Outdated computers plague IRS
The top financial administrator at the Internal Revenue Service told Congress last week that the agency's financial reporting system cannot reliably track federal tax revenue and tax refunds nor can it prepare other key financial statements.
The top financial administrator at the Internal Revenue Service told Congress last week that the agency's financial reporting system cannot reliably track federal tax revenue and tax refunds nor can it prepare other key financial statements.
Donna Cunninghame, chief financial officer at the IRS, told the House Subcommittee on Government, Management, Information and Technology that computer systems that date to the 1960s and 1970s continue to plague the IRS' ability to adequately track the agency's financial statements, including budgetary resources.
"The extremely fragmented nature of IRS technology creates many problems,'' Cunninghame said. "The IRS must replace nearly its entire inventory of computer applications and convert its data on every taxpayer to new systems.''
Cunninghame's comments were in response to a General Accounting Office audit, the findings of which were basically accurate, she said. The hearing on the audit is the first in a series of hearings the subcommittee will conduct to examine the auditing of financial statements of selected federal agencies. In the late 1980s, Congress recognized that one of the root causes of waste in the federal government was poor financial management leadership, policies, systems and practices. March 1 was the deadline for the GAO audit statements.
Gregory Kutz, associate director of the GAO's governmentwide accounting and financial management issues group, said in his report that the IRS' antiquated computer systems are incapable of accounting for tax revenue and expenditures in a timely manner.
Kutz said the financial audit found several deficiencies in the IRS' accounting procedures, resulting in millions of dollars in fraudulent income tax refunds before they were verified.
Rep. Stephen Horn (R-Calif.), chairman of the subcommittee, said the IRS' outmoded computer systems have contributed to $17 million in fraudulent refunds, a misplaced government vehicle and misplaced government computer equipment.

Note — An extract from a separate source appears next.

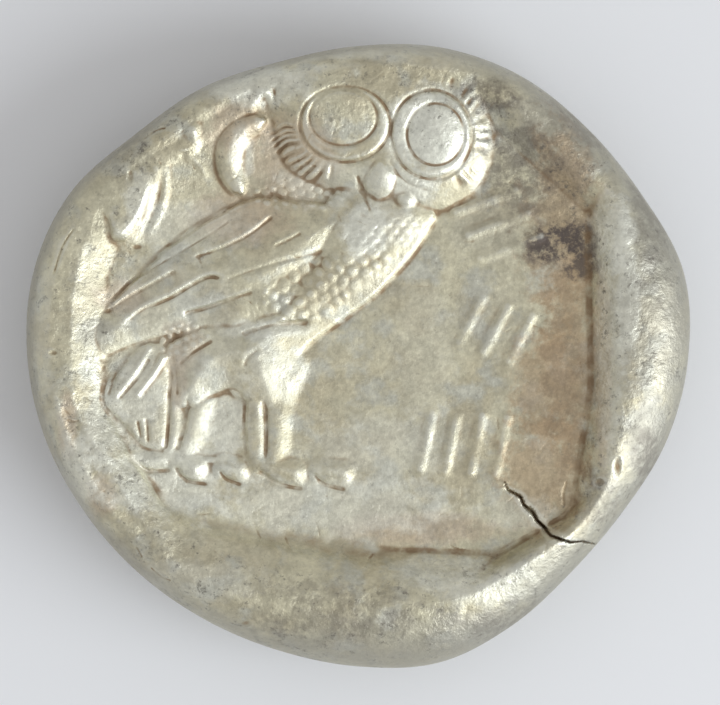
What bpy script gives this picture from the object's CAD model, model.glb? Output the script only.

Because of the disbursement of fraudulent refunds, the IRS estimates that of the $222 billion taxpayers owe the federal government in unpaid tax assessments, $119 billion, or 54 percent, is written off as bad debt. Horn said he hopes to see a better audit next year from the IRS.
"These are serious problems, many of which have plagued the Internal Revenue Service for years,'' Horn said. "We would hope that the agency's new leadership is taking strong action to remedy the situation.''
Paul Cosgrave, chief information officer at the IRS, told the subcommittee that the agency is working with the private sector to upgrade its financial management systems under the multibillion-dollar Prime systems integration contract, which the IRS awarded to Computer Sciences Corp. in December.
Prime will provide the program management and systems integration needed to improve the IRS' ability to process the more than 200 million tax filings it receives each year. But Cosgrave said the process to upgrade the financial system will take years, in part because the agency's top priority is fixing computers for the Year 2000 problem.